> **Task to carry out**: Repeat every record below exactly as it appears.

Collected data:
▼▼▼

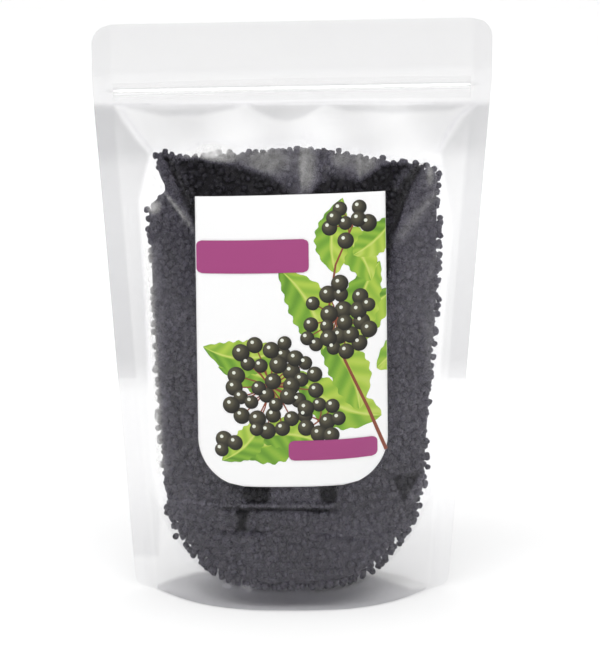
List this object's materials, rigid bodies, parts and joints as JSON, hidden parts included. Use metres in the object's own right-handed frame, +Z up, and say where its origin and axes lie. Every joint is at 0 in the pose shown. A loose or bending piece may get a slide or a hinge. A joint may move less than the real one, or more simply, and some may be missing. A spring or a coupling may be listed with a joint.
{
  "type": "clear stand-up zip pouch of dried elderberries",
  "caption": "Clear stand-up pouch with a round bottom gusset, welded sides, a press-to-close zip and a front label, filled with small dark dried berries.",
  "frame": {"origin": "middle of the base, on the surface that the pouch stands on", "axes": "+Z up, from the base to the mouth; the labelled front faces -Y; the side welds are at -X and +X"},
  "size_m": [0.1806, 0.0874, 0.2635],
  "materials": {
    "clear_film": "clear glossy film laminate",
    "zip_plastic": "milky clear extruded polyethylene",
    "label_paper": "coated self-adhesive paper",
    "dried_berry": "wrinkled matt dried fruit skin"
  },
  "bodies": {
    "root": {"front_panel": "clear_film", "back_panel": "clear_film", "bottom_gusset": "clear_film", "zip_channel": "zip_plastic", "zip_arrow": "zip_plastic", "front_label": "label_paper", "dried_berries": "dried_berry"}
  },
  "joints": []
}
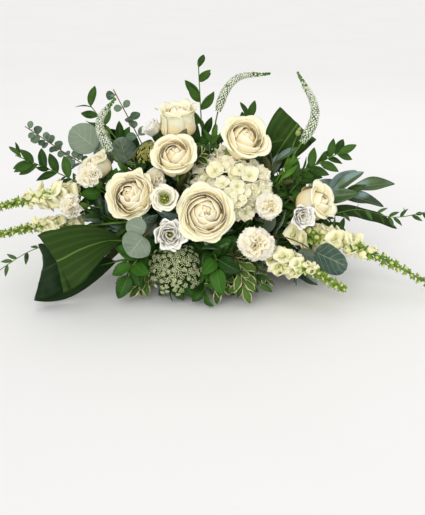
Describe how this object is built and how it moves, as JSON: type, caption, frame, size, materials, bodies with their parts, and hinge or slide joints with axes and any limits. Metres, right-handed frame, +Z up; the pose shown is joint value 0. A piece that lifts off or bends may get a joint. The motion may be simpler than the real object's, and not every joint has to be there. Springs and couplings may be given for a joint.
{
  "type": "side table flower arrangement",
  "caption": "Low, wide, asymmetric flower arrangement of cream and white blooms with mixed trailing foliage, standing in wet foam in a shallow round bowl.",
  "frame": {"origin": "centre of the bowl's foot, on the table", "axes": "+Z up, +X to the right along the arrangement's length as seen from its front, which faces -Y"},
  "size_m": [0.7567, 0.374, 0.396],
  "materials": {
    "rose_petals": "soft matt cream petals with peach folds",
    "hydrangea_florets": "matt creamy white florets with a green tint",
    "carnation_petals": "matt white ruffled petals, creamy towards the middle",
    "lisianthus_petals": "thin satin white petals",
    "snapdragon_florets": "matt white to pale green florets",
    "veronica_florets": "fine white florets with green between",
    "lace_florets": "tiny white-green florets",
    "buds": "matt yellow-green bud",
    "ruscus_leaves": "glossy deep green leaf",
    "gunnii_leaves": "matt grey-green leaf",
    "silver_dollar_leaves": "matt grey-green waxy leaf",
    "salal_leaves": "glossy mid green leaf with pale veins",
    "pittosporum_leaves": "satin green leaf with a cream margin",
    "magnolia_leaves": "glossy dark green leaf with a pale sheen",
    "jasmine_leaves": "satin dark green small leaf",
    "aspidistra_leaves": "glossy deep green strap leaf with fine parallel stripes",
    "bowl": "plain dark green glaze",
    "foam": "matt fine-celled wet floral foam"
  },
  "bodies": {
    "root": {"aspidistra_back": "aspidistra_leaves", "aspidistra_back_left": "aspidistra_leaves", "aspidistra_far_right": "aspidistra_leaves", "aspidistra_left": "aspidistra_leaves", "aspidistra_low_left": "aspidistra_leaves", "aspidistra_right": "aspidistra_leaves", "bowl": "bowl", "bud_left": "buds", "bud_right": "buds", "carnation_high_left": "carnation_petals", "carnation_low_left": "carnation_petals", "carnation_low_right": "carnation_petals", "carnation_middle": "carnation_petals", "carnation_right": "carnation_petals", "foam": "foam", "gunnii_left": "gunnii_leaves", "gunnii_top": "gunnii_leaves", "hydrangea": "hydrangea_florets", "jasmine_left": "jasmine_leaves", "jasmine_right": "jasmine_leaves", "lace_back": "lace_florets", "lace_front": "lace_florets", "lisianthus_front": "lisianthus_petals", "lisianthus_open": "lisianthus_petals", "lisianthus_right": "lisianthus_petals", "lisianthus_top": "lisianthus_petals", "magnolia_right": "magnolia_leaves", "pittosporum_front": "pittosporum_leaves", "pittosporum_left": "pittosporum_leaves", "pittosporum_low": "pittosporum_leaves", "pittosporum_middle": "pittosporum_leaves", "rose_far_left": "rose_petals", "rose_far_right": "rose_petals", "rose_front": "rose_petals", "rose_left": "rose_petals", "rose_middle": "rose_petals", "rose_right": "rose_petals", "rose_top": "rose_petals", "ruscus_back": "ruscus_leaves", "ruscus_high_left": "ruscus_leaves", "ruscus_left": "ruscus_leaves", "ruscus_right": "ruscus_leaves", "ruscus_top": "ruscus_leaves", "salal_back": "salal_leaves", "salal_back_left": "salal_leaves", "salal_back_right": "salal_leaves", "salal_front": "salal_leaves", "salal_front_left": "salal_leaves", "salal_right": "salal_leaves", "silver_dollar_front": "silver_dollar_leaves", "silver_dollar_left": "silver_dollar_leaves", "silver_dollar_right": "silver_dollar_leaves", "snapdragon_front_right": "snapdragon_florets", "snapdragon_long_right": "snapdragon_florets", "snapdragon_lower_left": "snapdragon_florets", "snapdragon_upper_left": "snapdragon_florets", "veronica_left": "veronica_florets", "veronica_middle": "veronica_florets", "veronica_right": "veronica_florets"}
  },
  "joints": []
}
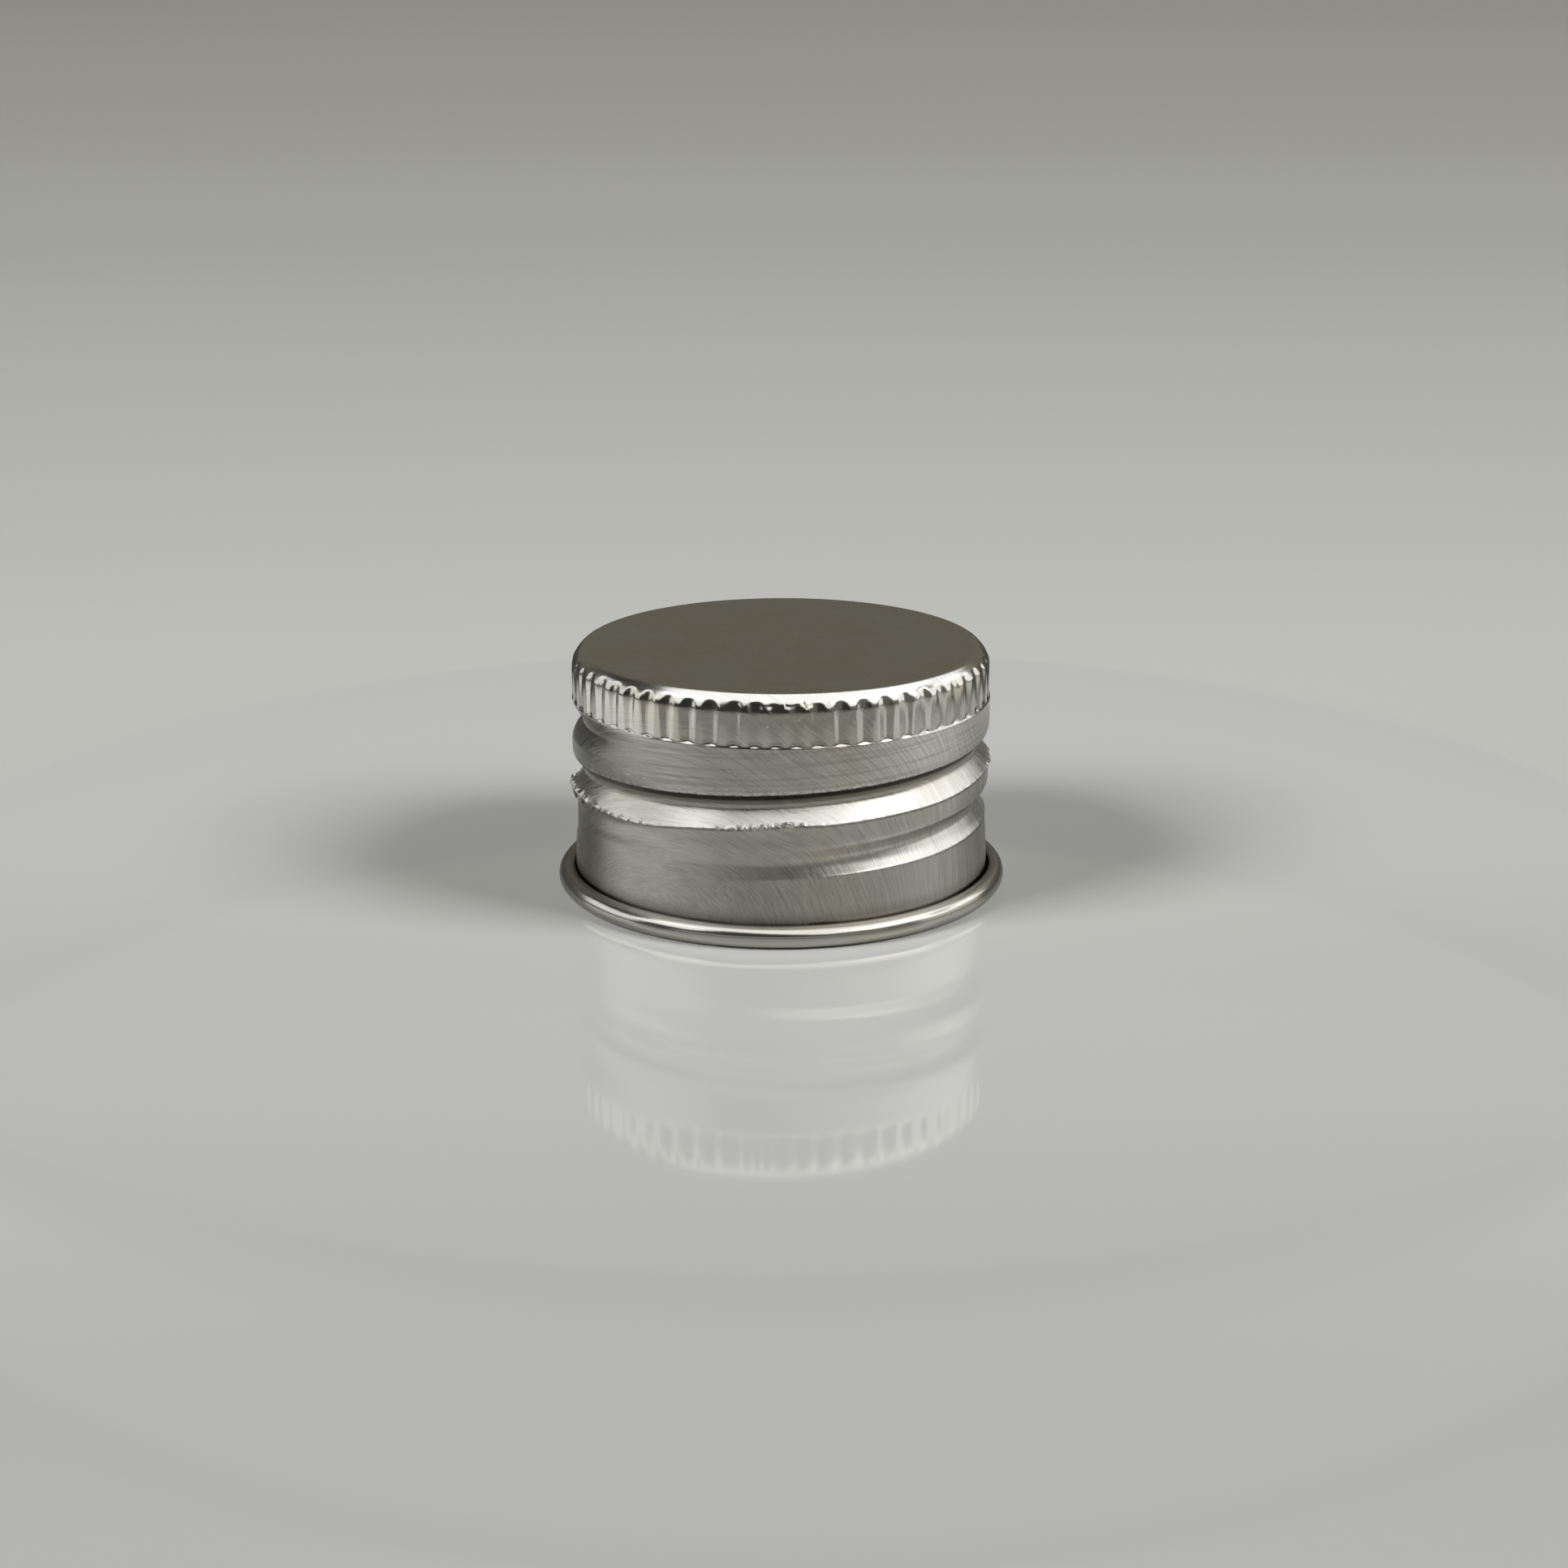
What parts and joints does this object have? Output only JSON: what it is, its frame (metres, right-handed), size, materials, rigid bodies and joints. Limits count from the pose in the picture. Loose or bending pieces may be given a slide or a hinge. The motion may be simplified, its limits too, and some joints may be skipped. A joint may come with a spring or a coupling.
{
  "type": "bottle cap",
  "caption": "Aluminium screw cap for a bottle, with a fluted grip band, a rolled thread, a curled mouth and a foam sealing liner.",
  "frame": {"origin": "on the cap's axis, in the plane of the mouth, at the height of the curl's lowest line", "axes": "+Z along the cap's axis from the mouth to the closed top, -Y towards the front, near which the thread's lower end is"},
  "size_m": [0.0264, 0.0264, 0.0144],
  "materials": {
    "brushed_aluminium": "bare rolled aluminium, satin with fine scratches",
    "liner_foam": "matt white polyethylene foam"
  },
  "bodies": {
    "root": {"shell": "brushed_aluminium", "liner": "liner_foam"}
  },
  "joints": []
}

▲▲▲

> **Final result**:
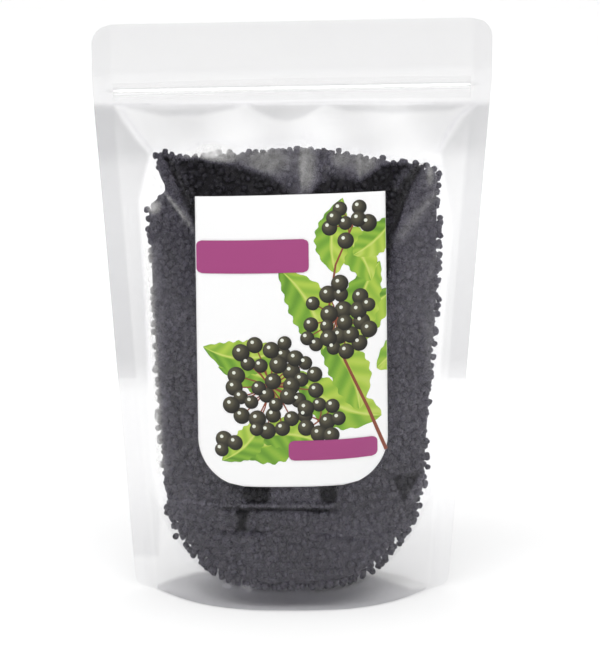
List this object's materials, rigid bodies, parts and joints as JSON, hidden parts included. Use metres in the object's own right-handed frame, +Z up, and say where its origin and axes lie. Every joint is at 0 in the pose shown. A loose or bending piece may get a slide or a hinge. A joint may move less than the real one, or more simply, and some may be missing. A spring or a coupling may be listed with a joint.
{
  "type": "clear stand-up zip pouch of dried elderberries",
  "caption": "Clear stand-up pouch with a round bottom gusset, welded sides, a press-to-close zip and a front label, filled with small dark dried berries.",
  "frame": {"origin": "middle of the base, on the surface that the pouch stands on", "axes": "+Z up, from the base to the mouth; the labelled front faces -Y; the side welds are at -X and +X"},
  "size_m": [0.1806, 0.0874, 0.2635],
  "materials": {
    "clear_film": "clear glossy film laminate",
    "zip_plastic": "milky clear extruded polyethylene",
    "label_paper": "coated self-adhesive paper",
    "dried_berry": "wrinkled matt dried fruit skin"
  },
  "bodies": {
    "root": {"front_panel": "clear_film", "back_panel": "clear_film", "bottom_gusset": "clear_film", "zip_channel": "zip_plastic", "zip_arrow": "zip_plastic", "front_label": "label_paper", "dried_berries": "dried_berry"}
  },
  "joints": []
}
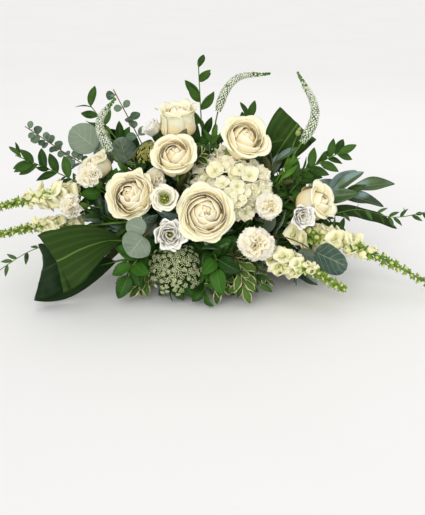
Describe how this object is built and how it moves, as JSON: type, caption, frame, size, materials, bodies with their parts, and hinge or slide joints with axes and any limits. Metres, right-handed frame, +Z up; the pose shown is joint value 0. A piece that lifts off or bends may get a joint. The motion may be simpler than the real object's, and not every joint has to be there. Springs and couplings may be given for a joint.
{
  "type": "side table flower arrangement",
  "caption": "Low, wide, asymmetric flower arrangement of cream and white blooms with mixed trailing foliage, standing in wet foam in a shallow round bowl.",
  "frame": {"origin": "centre of the bowl's foot, on the table", "axes": "+Z up, +X to the right along the arrangement's length as seen from its front, which faces -Y"},
  "size_m": [0.7567, 0.374, 0.396],
  "materials": {
    "rose_petals": "soft matt cream petals with peach folds",
    "hydrangea_florets": "matt creamy white florets with a green tint",
    "carnation_petals": "matt white ruffled petals, creamy towards the middle",
    "lisianthus_petals": "thin satin white petals",
    "snapdragon_florets": "matt white to pale green florets",
    "veronica_florets": "fine white florets with green between",
    "lace_florets": "tiny white-green florets",
    "buds": "matt yellow-green bud",
    "ruscus_leaves": "glossy deep green leaf",
    "gunnii_leaves": "matt grey-green leaf",
    "silver_dollar_leaves": "matt grey-green waxy leaf",
    "salal_leaves": "glossy mid green leaf with pale veins",
    "pittosporum_leaves": "satin green leaf with a cream margin",
    "magnolia_leaves": "glossy dark green leaf with a pale sheen",
    "jasmine_leaves": "satin dark green small leaf",
    "aspidistra_leaves": "glossy deep green strap leaf with fine parallel stripes",
    "bowl": "plain dark green glaze",
    "foam": "matt fine-celled wet floral foam"
  },
  "bodies": {
    "root": {"aspidistra_back": "aspidistra_leaves", "aspidistra_back_left": "aspidistra_leaves", "aspidistra_far_right": "aspidistra_leaves", "aspidistra_left": "aspidistra_leaves", "aspidistra_low_left": "aspidistra_leaves", "aspidistra_right": "aspidistra_leaves", "bowl": "bowl", "bud_left": "buds", "bud_right": "buds", "carnation_high_left": "carnation_petals", "carnation_low_left": "carnation_petals", "carnation_low_right": "carnation_petals", "carnation_middle": "carnation_petals", "carnation_right": "carnation_petals", "foam": "foam", "gunnii_left": "gunnii_leaves", "gunnii_top": "gunnii_leaves", "hydrangea": "hydrangea_florets", "jasmine_left": "jasmine_leaves", "jasmine_right": "jasmine_leaves", "lace_back": "lace_florets", "lace_front": "lace_florets", "lisianthus_front": "lisianthus_petals", "lisianthus_open": "lisianthus_petals", "lisianthus_right": "lisianthus_petals", "lisianthus_top": "lisianthus_petals", "magnolia_right": "magnolia_leaves", "pittosporum_front": "pittosporum_leaves", "pittosporum_left": "pittosporum_leaves", "pittosporum_low": "pittosporum_leaves", "pittosporum_middle": "pittosporum_leaves", "rose_far_left": "rose_petals", "rose_far_right": "rose_petals", "rose_front": "rose_petals", "rose_left": "rose_petals", "rose_middle": "rose_petals", "rose_right": "rose_petals", "rose_top": "rose_petals", "ruscus_back": "ruscus_leaves", "ruscus_high_left": "ruscus_leaves", "ruscus_left": "ruscus_leaves", "ruscus_right": "ruscus_leaves", "ruscus_top": "ruscus_leaves", "salal_back": "salal_leaves", "salal_back_left": "salal_leaves", "salal_back_right": "salal_leaves", "salal_front": "salal_leaves", "salal_front_left": "salal_leaves", "salal_right": "salal_leaves", "silver_dollar_front": "silver_dollar_leaves", "silver_dollar_left": "silver_dollar_leaves", "silver_dollar_right": "silver_dollar_leaves", "snapdragon_front_right": "snapdragon_florets", "snapdragon_long_right": "snapdragon_florets", "snapdragon_lower_left": "snapdragon_florets", "snapdragon_upper_left": "snapdragon_florets", "veronica_left": "veronica_florets", "veronica_middle": "veronica_florets", "veronica_right": "veronica_florets"}
  },
  "joints": []
}
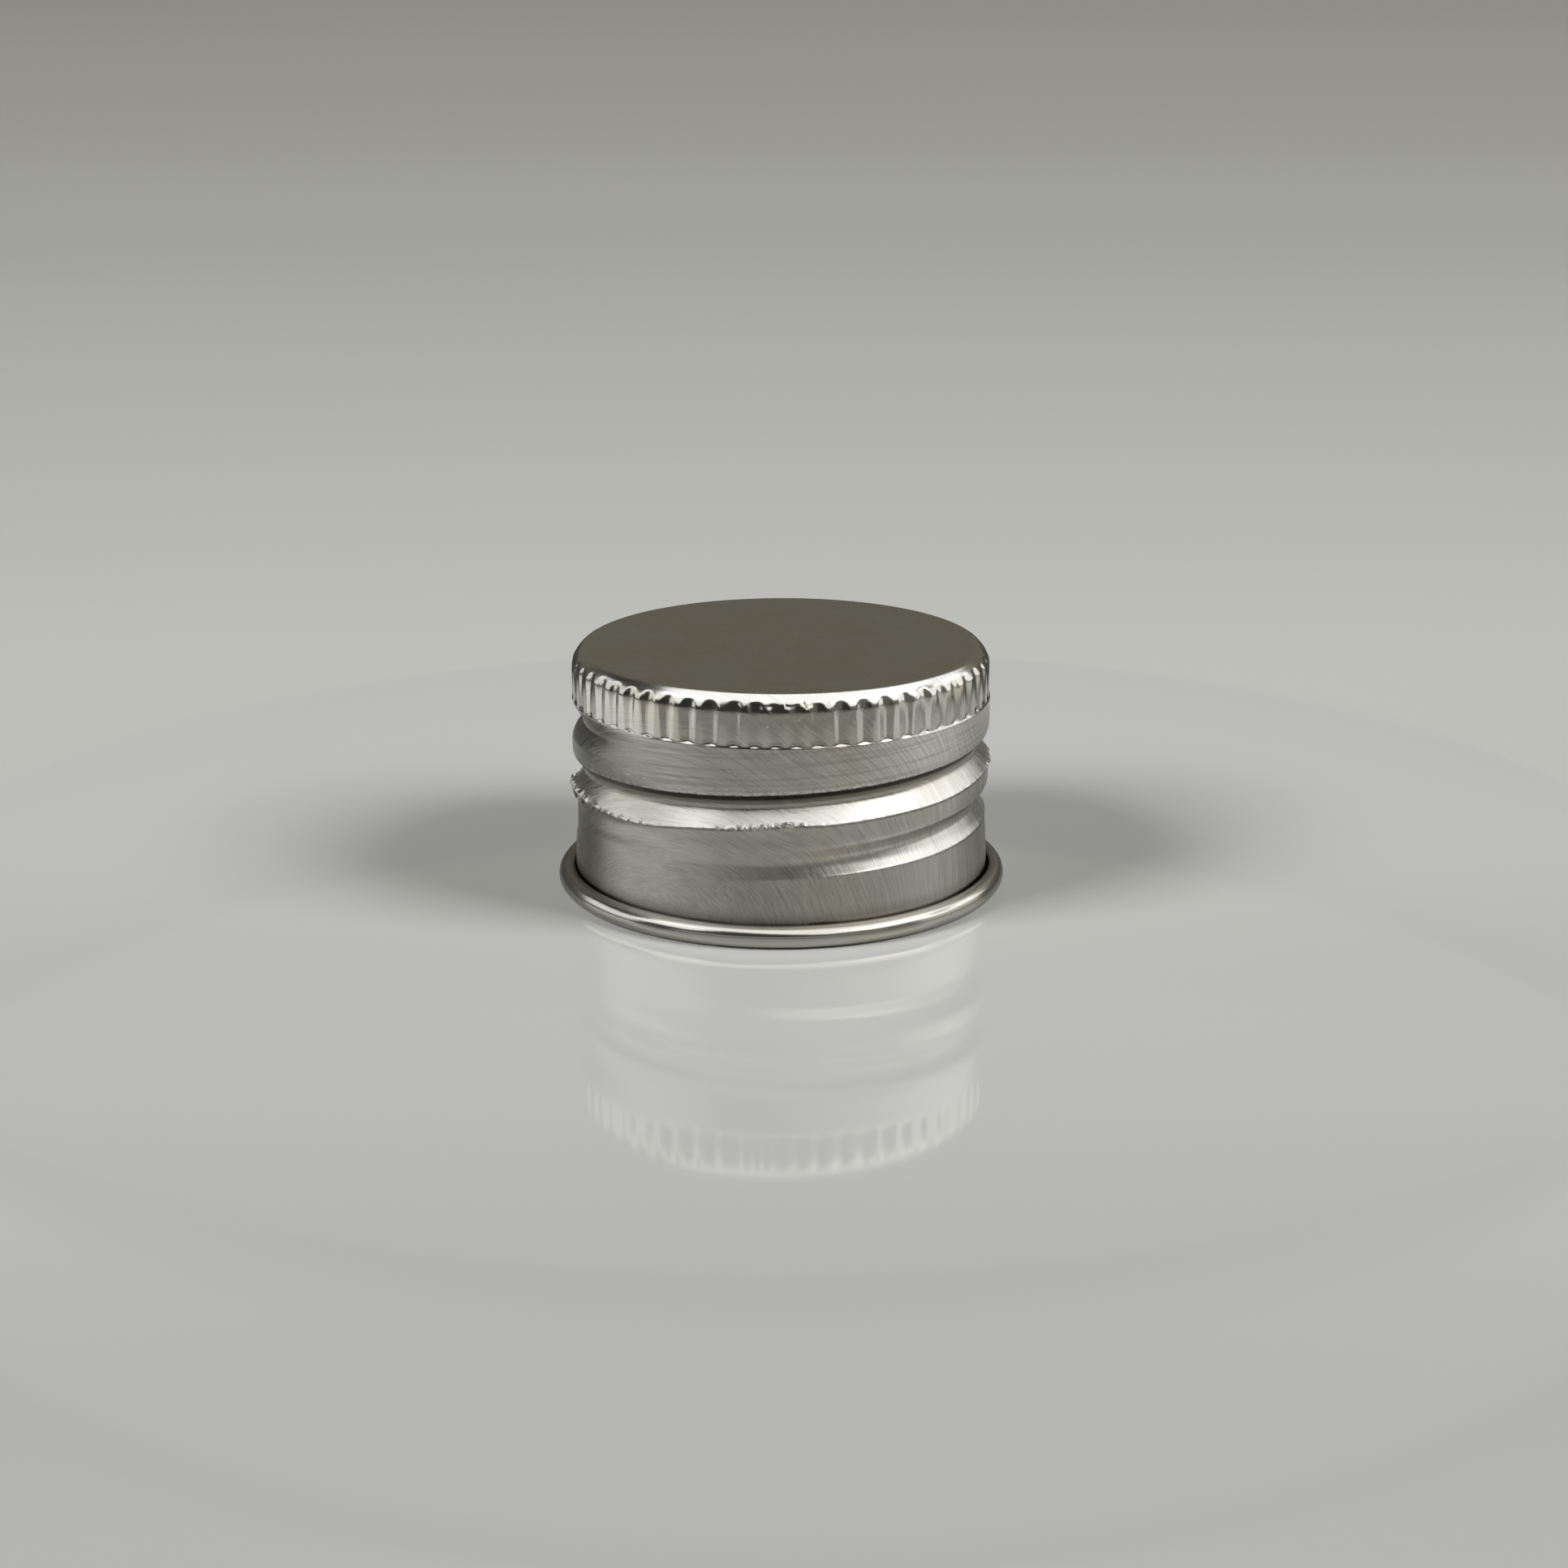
What parts and joints does this object have? Output only JSON: what it is, its frame (metres, right-handed), size, materials, rigid bodies and joints. Limits count from the pose in the picture. Loose or bending pieces may be given a slide or a hinge. The motion may be simplified, its limits too, and some joints may be skipped. A joint may come with a spring or a coupling.
{
  "type": "bottle cap",
  "caption": "Aluminium screw cap for a bottle, with a fluted grip band, a rolled thread, a curled mouth and a foam sealing liner.",
  "frame": {"origin": "on the cap's axis, in the plane of the mouth, at the height of the curl's lowest line", "axes": "+Z along the cap's axis from the mouth to the closed top, -Y towards the front, near which the thread's lower end is"},
  "size_m": [0.0264, 0.0264, 0.0144],
  "materials": {
    "brushed_aluminium": "bare rolled aluminium, satin with fine scratches",
    "liner_foam": "matt white polyethylene foam"
  },
  "bodies": {
    "root": {"shell": "brushed_aluminium", "liner": "liner_foam"}
  },
  "joints": []
}